■ Problem to work on ■
Please determine how many lines of the material include the word "Model", and respond with nothing but that number.

■ Given entries ■
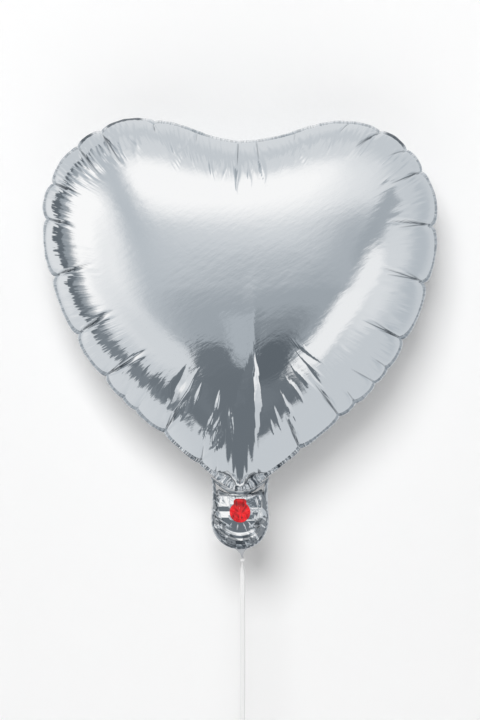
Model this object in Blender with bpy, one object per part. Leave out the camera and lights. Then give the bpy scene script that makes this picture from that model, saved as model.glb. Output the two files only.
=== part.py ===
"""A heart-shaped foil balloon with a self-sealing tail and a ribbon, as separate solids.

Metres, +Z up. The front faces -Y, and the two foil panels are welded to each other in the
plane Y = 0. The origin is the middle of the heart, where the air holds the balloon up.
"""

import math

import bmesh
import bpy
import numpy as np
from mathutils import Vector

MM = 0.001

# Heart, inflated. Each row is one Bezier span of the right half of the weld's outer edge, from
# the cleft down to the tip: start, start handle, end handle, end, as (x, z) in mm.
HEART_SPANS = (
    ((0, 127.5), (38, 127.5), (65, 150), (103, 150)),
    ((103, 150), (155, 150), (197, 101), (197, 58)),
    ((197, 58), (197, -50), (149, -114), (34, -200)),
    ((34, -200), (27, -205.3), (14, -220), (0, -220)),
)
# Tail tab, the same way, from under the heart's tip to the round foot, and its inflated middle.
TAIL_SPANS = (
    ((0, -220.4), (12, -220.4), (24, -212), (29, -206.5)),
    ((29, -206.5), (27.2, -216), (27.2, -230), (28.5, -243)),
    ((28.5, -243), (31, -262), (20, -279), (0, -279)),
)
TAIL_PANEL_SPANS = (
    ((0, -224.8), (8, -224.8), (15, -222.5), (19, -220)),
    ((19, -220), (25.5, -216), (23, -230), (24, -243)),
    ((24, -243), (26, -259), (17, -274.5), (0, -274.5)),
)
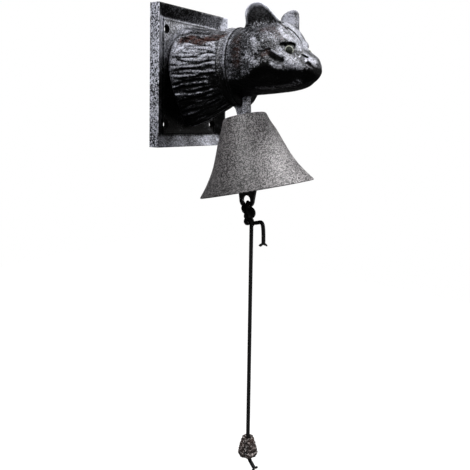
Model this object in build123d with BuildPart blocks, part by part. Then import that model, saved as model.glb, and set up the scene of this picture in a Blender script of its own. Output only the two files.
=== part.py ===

■ Result for this task ■
2